A child is born in the village of Wentwater, which seems soaked in superstition and old wives tales. At her naming ceremony, the local witch predicts the child will be the ruin of the village – and the women gathered together immediately drive the mother of the child away, set the house afire with the baby inside, and calmly go on about their day.
And the prophecy still holds. The unraveling begins, and the young woman – named Teralyn – is at the center of it.
Welcome to the world of C.S. Lakin. Welcome to The Unraveling of Wentwater.
This is the fourth in the series entitled “The Gates of Heaven,” and there are three more to go. I should mention that this is the series of books that introduced and converted me to the fantasy genre. And this one is every bit as good as its predecessors.
Lakin has created a multi-faceted, extraordinarily detailed world. The reader gets the sense of life in medieval times, but this is a world where witches live in castles in swampy marshes and spirits occupy the lakes.
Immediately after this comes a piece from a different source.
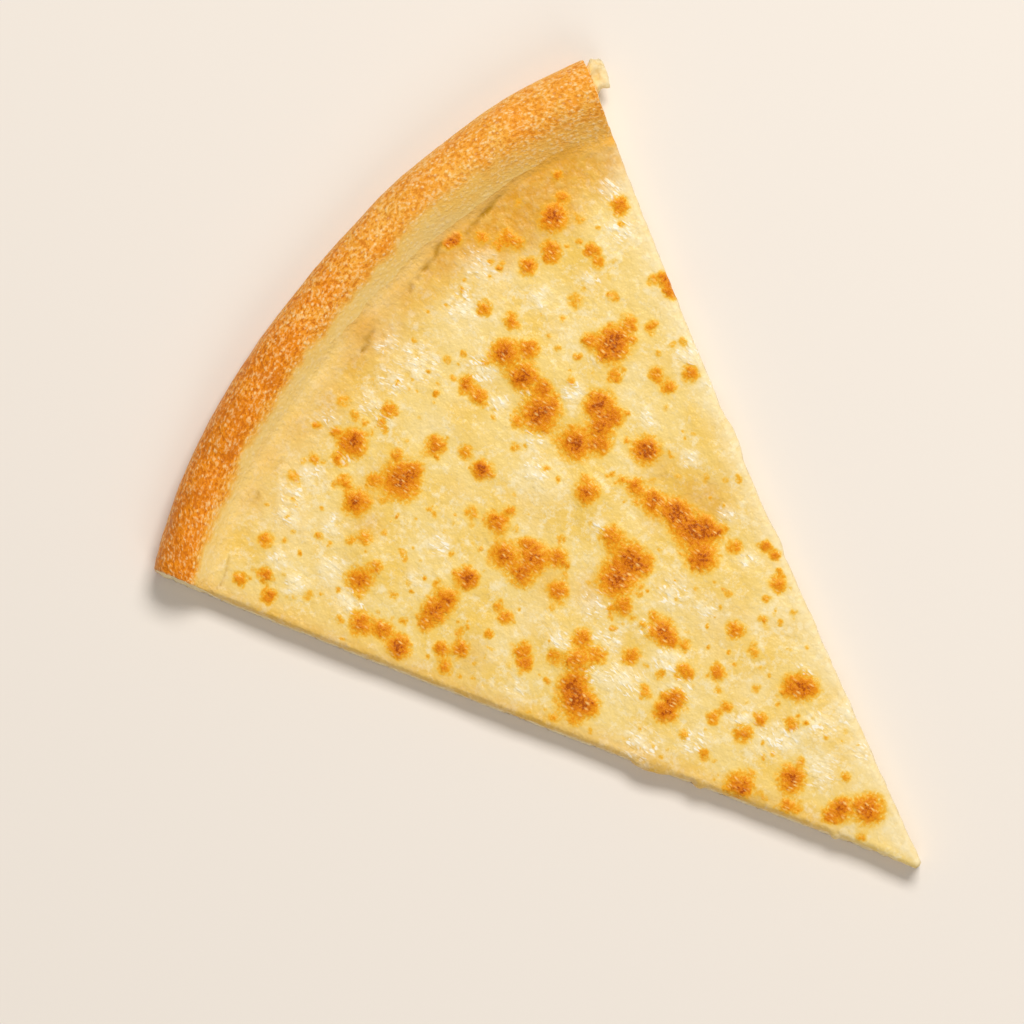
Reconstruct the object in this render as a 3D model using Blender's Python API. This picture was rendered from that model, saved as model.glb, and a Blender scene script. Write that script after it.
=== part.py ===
# Cheese pizza slice: an eighth of an 18 inch thin-crust pizza, baked without sauce.
# Metres, +Z up. The tip points along -Y and the rim of the crust lies at +Y.
# The origin is on the surface the slice lies on, under the middle of its outline box.

import math

import bmesh
import bpy
from mathutils import Matrix, Vector, noise

# Plan of the slice, seen from above
CUT_ANGLE = math.radians(46.25)  # between the two cut sides
LEFT_REACH = 0.2222  # from the sharp point to the rim's outer edge, at the -X side
RIGHT_REACH = 0.2372  # the same at the +X side
LEFT_RIM_WIDTH = 0.0208  # from the foot of the rim's inner slope to its outer edge
RIGHT_RIM_WIDTH = 0.0280
LEFT_BOW = 0.0012  # how far the left side swings towards -X, halfway along
RIGHT_BOW = 0.0022  # the same on the right side
TIP_BLUNT = 0.0018  # how much of the sharp point is missing
REACH_BULGE = 0.0011  # how much fuller the outer edge is between the cuts
REACH_WANDER = 0.0005  # unevenness of the outer edge
BOW_LEAN = 1.25  # above 1, the bow of the sides is nearer to the rim than to the tip
CUT_WANDER = 0.00025  # unevenness of the cut sides

# Heights
BASE_HEIGHT = 0.0045  # dough under the cheese
LEFT_RIM_HEIGHT = 0.0135
RIGHT_RIM_HEIGHT = 0.0175
NOSE_HEIGHT = 0.0062  # where the rim's outer wall stands out furthest
CROWN_SHARE = 0.34  # place of the rim's highest line, as a share of its width from outside
FOOT_INSET = 0.0050  # from the outer edge to where the rim leaves the ground
RIM_SWELL = 0.0011  # slow rise and fall of the crown
RIM_BLISTER = 0.00045  # small blisters on the rim

# Cheese
CHEESE_HEIGHT = 0.0029
CUT_LIP = 0.75  # thickness at the cut sides, as a share of the full thickness
RIM_LIP = 0.30  # thickness where it ends on the rim's slope, as a share of the full one
CHEESE_CLIMB = 0.0028  # how far it reaches up the slope, in plan
CLIMB_WANDER = 0.0016
RIM_LIP_LENGTH = 0.0060  # distance over which it thins towards the rim
CHEESE_SWELL = 0.00055  # slow waves in the melted surface
CHEESE_RIPPLE = 0.00022  # smaller ripples
LAYER_GAP = 0.0003

# Larger blisters of the cheese: across (-1 left, 1 right), along (0 tip, 1 rim edge), radius
BLISTERS = (
    (0.62, 0.42, 0.0075),
    (-0.05, 0.50, 0.0070),
    (-0.28, 0.63, 0.0070),
    (-0.50, 0.52, 0.0065),
    (0.10, 0.66, 0.0075),
    (0.22, 0.62, 0.0065),
    (-0.62, 0.80, 0.0060),
    (0.33, 0.82, 0.0060),
    (-0.10, 0.10, 0.0055),
    (0.28, 0.22, 0.0055),
)
BLISTER_HEIGHT = 0.0008

# Melted cheese that hangs over the cut sides: side, place along it, half length, reach
DRIPS = (
    (-1, 0.352, 0.0048, 0.0010),
    (-1, 0.290, 0.0030, 0.0006),
    (-1, 0.115, 0.0016, 0.0008),
    (1, 0.540, 0.0050, 0.0008),
    (1, 0.410, 0.0030, 0.0006),
)

# Torn crumb that sticks out of the right cut, low down near the rim's outer edge
CRUMB_ALONG = 0.2308
CRUMB_SIZE = Vector((0.0034, 0.0042, 0.0028))
CRUMB_STAND_OUT = 0.0006
CRUMB_HEIGHT = 0.0058

# Fineness of the solids
RIM_COLUMNS = 60
CROWN_STEPS = 13
SLOPE_STEPS = 8
UNDER_STEPS = 4
SIDE_ROWS = 26
TIP_STEPS = 5
CHEESE_CUTS = 57
SHARP_ANGLE = math.radians(40)

HALF_ANGLE = CUT_ANGLE / 2


def between(low, high, share):
    return low + (high - low) * share


def rise(share):
    """0 at 0 and 1 at 1, level at both ends."""
    share = min(1.0, max(0.0, share))
    return share * share * (3 - 2 * share)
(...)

The novel has elements of familiar fairy tales – Sleeping Beauty, perhaps a dash of Snow White (sans dwarves) and Rapunzel (there’s even a short tower scene), to name two. But Lakin moves the story beyond the traditional fairy tale, and explores the contrast between knowledge and superstition, pitting village against town – and ultimately finding that both come up short. It is also a love story, and the story of what one is willing to sacrifice to save loved ones.
It’s a ripping good story.
The Unraveling of Wentwater will be officially published in July; I was provided an advance reading copy by the publisher.